Thursday, December 17, 2009

It doesn't mean anything if you're not here with me


After F is gone, i keep telling myself that i will never fall in love again. After a few weeks, i can't cry and i have no feelings at all. These days guys are jerks,haha sorry. Every where i go, i see couples and they look very happy together. I wonder when will i get that happiness.When u love someone , And they break your heart , Don't give up on love , Have faith restart, Just hold on , hold on , hold on!One day, i was in my brothers car and then i turn on the radio. I hear that song, my tears came out and i know that song reminds me of J. I need someone to replace him from my heart and i just found that guy. He's name is Muhammad Dannil Adzha Fadzil. He's the person that i love the most. The guy that is Caring, kind, loveable and so much on lah. I really love him and i don't want to lose him. I hate it when we fight, i just want to be happy with him and i know that i'm happy with him always.

Tuesday, December 15, 2009

The wait is over


Hey It's Izni super sweet 13, haha. Happy Birthday lah gila. Wish you have a blast for your birthday, present nanti kot. To tell you the truth, I'm bored this holiday. H is away, D is away and everyone's away lah. I miss them and mostly i miss Aliya and Dannil. School's coming 3 more weeks. I wish i didn't have to go to school next year.

It's not a dream anymore


Today go to school, buy books and all that stuff plus i have the buku minda 2009. I look inside and the end off the page has the rumah merah senam robik picture. I look really ugly inside the picture. I hope no one realize it because i know that no one will see it. I miss Dannil, boring ouh tak jumpa dia and he's away because he's at penang now.

Thursday, December 10, 2009

I had enough of you guys!


Sejak bila buat blog pasal dia? i don't even have time for that. before i wrote I dont care about you post, i don't have internet and why you blame it on me? wow, everybody is blaming on me. Okay fine, i don't care. Do you have proof that i did a blog about Nayly? if you have proof then i'm okay with it but i swear to god i didn't do it. It's true i don't like Nayly, do you have a problem with that? I'm not the only one who hates her. Maybe there's a lot of people out there doesn't like her. Maybe they did it. I'm having a great life before she came and after she go. Tak ada masa lah nak jealous pasal tetek dia, i don't care if i'm flat or whatever. I don't even know how i met her. I don't even know how i became her bestfriend. Their right, i've been trying to change her but she'll always be the same. I'm not starting a fight, i'm just telling the truth and i don't give a damn what you said about me. I'm just living my life, PEOPLE! Nayly's the one who started first by posting at her blog about me and it's my turn to do the same thing. She's not the only one has feeling okay. Honestly, I don't care about her anymore and i have a life okay. Asal nak tuduh aku dgn sammy? Kalau ada bukti tak apa lah jugak. there's a lot of people out there who really hates her. So that's my reply to you guys

Wednesday, December 9, 2009

Nothing compare to a good act


Just came back from summit and taipan with fatyn. I miss her a lot. While walking to summit, i saw J. Buat sakit hati je tengok muka dia, haha. My hand hurts a lot sebab main dgn pisau.

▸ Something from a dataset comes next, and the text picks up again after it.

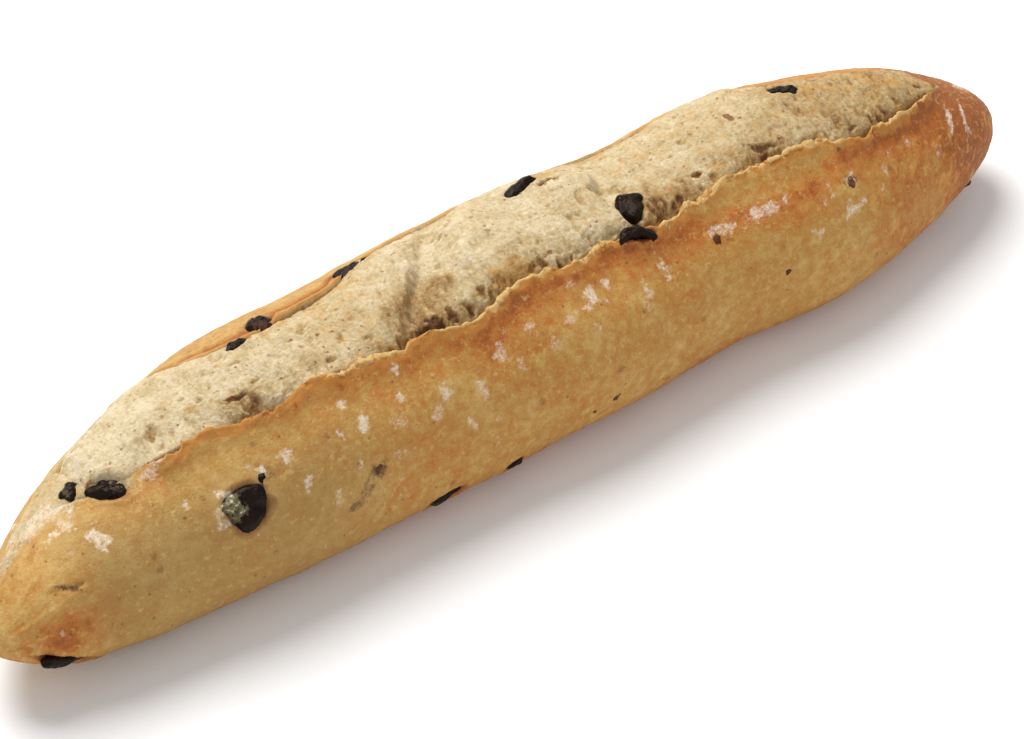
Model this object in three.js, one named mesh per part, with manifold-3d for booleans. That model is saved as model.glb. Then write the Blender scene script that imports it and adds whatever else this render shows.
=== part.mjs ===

H is away for Chrismas. So, i don't have a lot of time to hang out with him. I'm going to miss him but still can text each other right. I'm in love all over again with someone but there's nothing between us. Just friends. I miss everyone i know. Mostly i miss him, haha. I can't tell you who is he yet. Soon i will. What is her problem? She used my poster to put at her wall room. get a life lah, you steal people stuff and you said its yours.

Tuesday, December 8, 2009

I want your loving And I want your revenge


I'm so bored right now, i've been doing the same thing everyday now. Maybe this Friday or Saturday going sunway again. Woke up this morning at 11 something and bla bla bla. Straight away online and start blogging. After i had a fight with Adam last night, he stop bugging me already. There's more about the fight actually but i didn't copy it. He told me that he want me back then when we fight, he suddenly tell me that he has someone already. What a player and still he wants me back, yeah right. I know that he's lying to me but still i hate him. I won't take him back. No question ask. I rather be single than taken.I just found out that the girl that i hate has a boyfriend. haha, now thats funny.

Monday, December 7, 2009

I miss the people that i love the most


I'm so sleepy right now but i can't sleep and i don't know why. To tell you the truth, i didn't sleep at all last night. I was on the phone with F until 3 then on the phone with H. I really miss her a lot, we gossip and talk about our life. I can't believe that "GIRL" accuse me and she think that i told F about W. I didn't do anything, what a liar. Eh sapa tak marah kalau dia kacau boyfriend orang. Things are different now without you, M. Usually, we text everyday and hang out all the time but now you're so busy with work. I have to let you go right. I miss you,M.

Sunday, December 6, 2009

Happy Birthday


Happy Birthday to Aliya Aisya! Wish you have a blast for your birthday. Present nanti lah i kasi. You're turning 12 today. Dah besar lah kau. Nanti lepak tau this Wednesday kat kl. Happy birthday!